Molecular gas in two companion cluster galaxies at z = 1.2

¹ Sorbonne Université, Observatoire de Paris, Université PSL, CNRS, LERMA, 75014 Paris, France
e-mail: gianluca.castignani@obspm.fr
² Collège de France, 11 Place Marcelin Berthelot, 75231 Paris, France
³ INAF-Osservatorio Astronomico di Brera, Via Brera 28, 20121 Milano, Italy
⁴ Department of Physics, Ludwig-Maximilians-Universität, Scheinerstr. 1, 81679 München, Germany
⁵ Astrophysics, Department of Physics, University of Oxford, Keble Road, Oxford, OX1 3RH, UK
⁶ Department of Physics and Electronics, Rhodes University, PO Box 94, Grahamstown 6140, South Africa
⁷ International Centre for Radio Astronomy Research, University of Western Australia M468, 35 Stirling Highway, Crawley WA 6009, Australia
⁸ National Radio Astronomy Observatory, PO Box O, Socorro NM 87801, USA
⁹ Institute of Physics, Laboratory of Astrophysics, Ecole Polytechnique Fédérale de Lausanne (EPFL), Observatoire de Sauverny, 1290 Versoix, Switzerland

Received: 23 February 2018
Accepted: 5 June 2018

Abstract

Context. Probing both star formation history and evolution of distant cluster galaxies is essential to evaluate the effect of dense environment on shaping the galaxy properties we observe today.
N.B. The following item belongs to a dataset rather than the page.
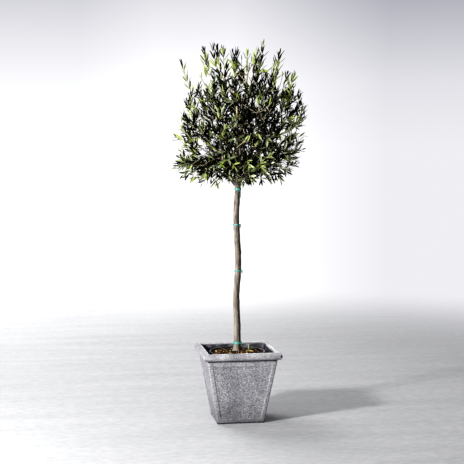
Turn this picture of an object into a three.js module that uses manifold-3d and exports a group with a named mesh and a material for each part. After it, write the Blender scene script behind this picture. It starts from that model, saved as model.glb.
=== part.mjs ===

Aims. We investigate the effect of cluster environment on the processing of the molecular gas in distant cluster galaxies. We study the molecular gas properties of two star-forming galaxies separated by 6 kpc in the projected space and belonging to a galaxy cluster selected from the Irac Shallow Cluster Survey, at a redshift z = 1.2, that is, ~ 2 Gyr after the cosmic star formation density peak. This work describes the first CO detection from 1 < z < 1.4 star-forming cluster galaxies with no clear reported evidence of active galactic nuclei.

Methods. We exploit observations taken with the NOEMA interferometer at ~3 mm to detect CO(2−1) line emission from the two selected galaxies, unresolved by our observations.

Results. Based on the CO(2−1) spectrum, we estimate a total molecular gas mass M(H₂) = (2.2^+0.5_0.4) × 10¹⁰ M_⊙, where fully excited gas is assumed, and a dust mass M_dust < 4.2 × 10⁸ M_⊙ for the two blended sources. The two galaxies have similar stellar masses and Hα-based star formation rates (SFRs) found in previous work, as well as a large relative velocity of ~400 km s⁻¹ estimated from the CO(2−1) line width. These findings tend to privilege a scenario where both sources contribute to the observed CO(2−1). Using the archival Spitzer MIPS flux at 24 μm we estimate an SFR (24μm) = (28⁺¹²₋₈) M_⊙/yr for each of the two galaxies. Assuming that the two sources contribute equally to the observed CO(2−1), our analysis yields a depletion timescale of τ_dep = (3.9^+1.4_−1.8) × 10⁸ yr, and a molecular gas to stellar mass ratio of 0.17 ± 0.13 for each of two sources, separately. We also provide a new, more precise measurement of an unknown weighted mean of the redshifts of the two galaxies, z = 1.163 ± 0.001.

Conclusions. Our results are in overall agreement with those of other distant cluster galaxies and with model predictions for main sequence (MS) field galaxies at similar redshifts. The two target galaxies have molecular gas mass and depletion times that are marginally compatible with, but smaller than those of MS field galaxies, suggesting that the molecular gas has not been sufficiently refueled. We speculate that the cluster environment might have played a role in preventing the refueling via environmental mechanisms such as galaxy harassment, strangulation, ram-pressure, or tidal stripping. Higher-resolution and higher-frequency observations will enable us to spatially resolve the two sources and possibly distinguish between different gas processing mechanisms.